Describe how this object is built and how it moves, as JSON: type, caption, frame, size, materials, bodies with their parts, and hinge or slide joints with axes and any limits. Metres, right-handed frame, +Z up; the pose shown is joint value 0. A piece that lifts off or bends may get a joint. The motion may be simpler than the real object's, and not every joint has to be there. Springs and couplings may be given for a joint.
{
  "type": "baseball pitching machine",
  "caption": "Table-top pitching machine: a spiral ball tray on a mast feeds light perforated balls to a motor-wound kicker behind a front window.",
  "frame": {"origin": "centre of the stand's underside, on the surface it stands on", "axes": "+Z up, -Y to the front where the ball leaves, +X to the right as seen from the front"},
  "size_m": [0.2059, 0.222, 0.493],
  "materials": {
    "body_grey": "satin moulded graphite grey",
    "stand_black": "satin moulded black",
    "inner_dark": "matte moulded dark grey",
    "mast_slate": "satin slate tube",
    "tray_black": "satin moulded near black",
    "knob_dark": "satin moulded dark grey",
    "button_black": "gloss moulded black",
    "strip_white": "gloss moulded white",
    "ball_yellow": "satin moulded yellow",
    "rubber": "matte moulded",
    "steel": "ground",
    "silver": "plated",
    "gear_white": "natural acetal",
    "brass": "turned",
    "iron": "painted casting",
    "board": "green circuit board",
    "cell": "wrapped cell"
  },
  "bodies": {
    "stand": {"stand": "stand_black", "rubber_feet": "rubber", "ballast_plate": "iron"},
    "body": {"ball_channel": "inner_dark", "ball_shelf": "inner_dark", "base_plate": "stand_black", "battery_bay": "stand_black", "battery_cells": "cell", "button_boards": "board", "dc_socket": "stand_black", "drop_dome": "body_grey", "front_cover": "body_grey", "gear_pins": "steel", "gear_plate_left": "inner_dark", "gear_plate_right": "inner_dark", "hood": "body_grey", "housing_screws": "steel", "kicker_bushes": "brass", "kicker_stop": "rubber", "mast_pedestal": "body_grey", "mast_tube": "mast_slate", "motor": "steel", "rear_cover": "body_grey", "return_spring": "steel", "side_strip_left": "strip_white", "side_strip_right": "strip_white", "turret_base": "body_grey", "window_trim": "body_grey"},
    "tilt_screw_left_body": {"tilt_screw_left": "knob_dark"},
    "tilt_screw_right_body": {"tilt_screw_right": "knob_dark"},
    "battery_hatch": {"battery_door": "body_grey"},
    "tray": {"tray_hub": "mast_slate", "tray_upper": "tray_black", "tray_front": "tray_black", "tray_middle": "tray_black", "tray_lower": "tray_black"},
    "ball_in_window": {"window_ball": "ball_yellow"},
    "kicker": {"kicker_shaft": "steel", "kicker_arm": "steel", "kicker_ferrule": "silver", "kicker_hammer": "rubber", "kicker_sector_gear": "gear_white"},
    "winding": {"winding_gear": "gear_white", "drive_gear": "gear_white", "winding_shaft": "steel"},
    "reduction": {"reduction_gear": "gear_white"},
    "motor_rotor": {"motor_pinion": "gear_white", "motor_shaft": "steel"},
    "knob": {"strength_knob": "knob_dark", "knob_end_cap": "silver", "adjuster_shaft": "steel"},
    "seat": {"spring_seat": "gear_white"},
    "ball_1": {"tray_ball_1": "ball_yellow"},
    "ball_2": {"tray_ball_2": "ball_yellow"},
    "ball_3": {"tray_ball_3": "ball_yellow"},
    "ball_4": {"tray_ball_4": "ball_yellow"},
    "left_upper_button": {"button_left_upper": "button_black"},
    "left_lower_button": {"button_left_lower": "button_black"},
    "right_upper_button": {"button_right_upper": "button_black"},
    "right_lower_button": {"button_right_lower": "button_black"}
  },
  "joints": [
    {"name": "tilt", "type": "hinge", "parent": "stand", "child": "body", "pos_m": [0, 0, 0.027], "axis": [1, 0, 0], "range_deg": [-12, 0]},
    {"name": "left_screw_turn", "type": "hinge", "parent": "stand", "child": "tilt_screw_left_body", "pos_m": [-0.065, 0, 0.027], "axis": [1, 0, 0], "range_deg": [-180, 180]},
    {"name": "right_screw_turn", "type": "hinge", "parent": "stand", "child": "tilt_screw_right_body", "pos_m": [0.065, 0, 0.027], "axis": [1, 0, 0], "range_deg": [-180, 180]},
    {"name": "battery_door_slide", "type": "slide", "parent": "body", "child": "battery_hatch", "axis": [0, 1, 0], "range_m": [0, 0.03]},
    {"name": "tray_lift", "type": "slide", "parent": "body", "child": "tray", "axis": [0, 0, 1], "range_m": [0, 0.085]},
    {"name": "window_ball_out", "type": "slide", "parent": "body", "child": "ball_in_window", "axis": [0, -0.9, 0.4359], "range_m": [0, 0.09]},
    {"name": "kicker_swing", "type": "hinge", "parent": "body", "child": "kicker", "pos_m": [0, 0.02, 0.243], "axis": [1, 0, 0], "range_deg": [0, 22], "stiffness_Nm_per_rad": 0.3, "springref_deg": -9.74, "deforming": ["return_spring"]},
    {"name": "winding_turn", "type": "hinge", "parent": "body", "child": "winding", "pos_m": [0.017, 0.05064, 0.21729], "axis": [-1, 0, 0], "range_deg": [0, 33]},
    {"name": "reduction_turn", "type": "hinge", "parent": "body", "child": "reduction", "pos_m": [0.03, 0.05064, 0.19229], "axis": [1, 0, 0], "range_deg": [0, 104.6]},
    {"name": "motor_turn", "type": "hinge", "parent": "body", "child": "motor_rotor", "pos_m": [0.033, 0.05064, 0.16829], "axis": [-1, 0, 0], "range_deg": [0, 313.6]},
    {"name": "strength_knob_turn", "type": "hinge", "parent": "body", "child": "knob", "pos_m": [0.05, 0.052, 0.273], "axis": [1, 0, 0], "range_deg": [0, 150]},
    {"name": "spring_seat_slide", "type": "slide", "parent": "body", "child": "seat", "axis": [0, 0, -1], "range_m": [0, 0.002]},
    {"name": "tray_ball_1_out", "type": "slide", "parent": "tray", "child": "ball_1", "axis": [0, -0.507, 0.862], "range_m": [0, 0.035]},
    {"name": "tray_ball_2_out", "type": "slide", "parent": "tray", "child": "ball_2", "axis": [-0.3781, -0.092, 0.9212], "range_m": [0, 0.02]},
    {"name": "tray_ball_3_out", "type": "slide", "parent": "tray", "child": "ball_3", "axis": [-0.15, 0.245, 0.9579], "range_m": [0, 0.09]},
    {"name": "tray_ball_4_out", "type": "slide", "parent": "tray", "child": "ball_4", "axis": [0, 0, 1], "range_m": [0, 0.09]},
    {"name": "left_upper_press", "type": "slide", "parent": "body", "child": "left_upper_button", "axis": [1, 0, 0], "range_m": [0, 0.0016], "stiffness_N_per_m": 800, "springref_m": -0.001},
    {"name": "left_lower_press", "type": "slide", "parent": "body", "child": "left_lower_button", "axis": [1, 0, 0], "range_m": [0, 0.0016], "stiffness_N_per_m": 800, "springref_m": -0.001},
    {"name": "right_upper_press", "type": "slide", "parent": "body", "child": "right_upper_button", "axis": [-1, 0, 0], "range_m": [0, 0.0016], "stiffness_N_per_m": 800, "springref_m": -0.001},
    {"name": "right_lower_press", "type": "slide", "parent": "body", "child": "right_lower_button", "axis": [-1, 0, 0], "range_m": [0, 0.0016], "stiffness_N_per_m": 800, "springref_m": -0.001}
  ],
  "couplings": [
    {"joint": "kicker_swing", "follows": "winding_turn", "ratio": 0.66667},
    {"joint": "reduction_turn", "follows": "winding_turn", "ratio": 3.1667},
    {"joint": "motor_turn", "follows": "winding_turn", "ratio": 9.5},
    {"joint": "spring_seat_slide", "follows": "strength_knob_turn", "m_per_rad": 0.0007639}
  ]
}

§ EXERCISE AIM:
Copy all lines from the material that include "joints".

§ THE RESULT:
Describe how this object is built and how it moves, as JSON: type, caption, frame, size, materials, bodies with their parts, and hinge or slide joints with axes and any limits. Metres, right-handed frame, +Z up; the pose shown is joint value 0. A piece that lifts off or bends may get a joint. The motion may be simpler than the real object's, and not every joint has to be there. Springs and couplings may be given for a joint.
  "joints": [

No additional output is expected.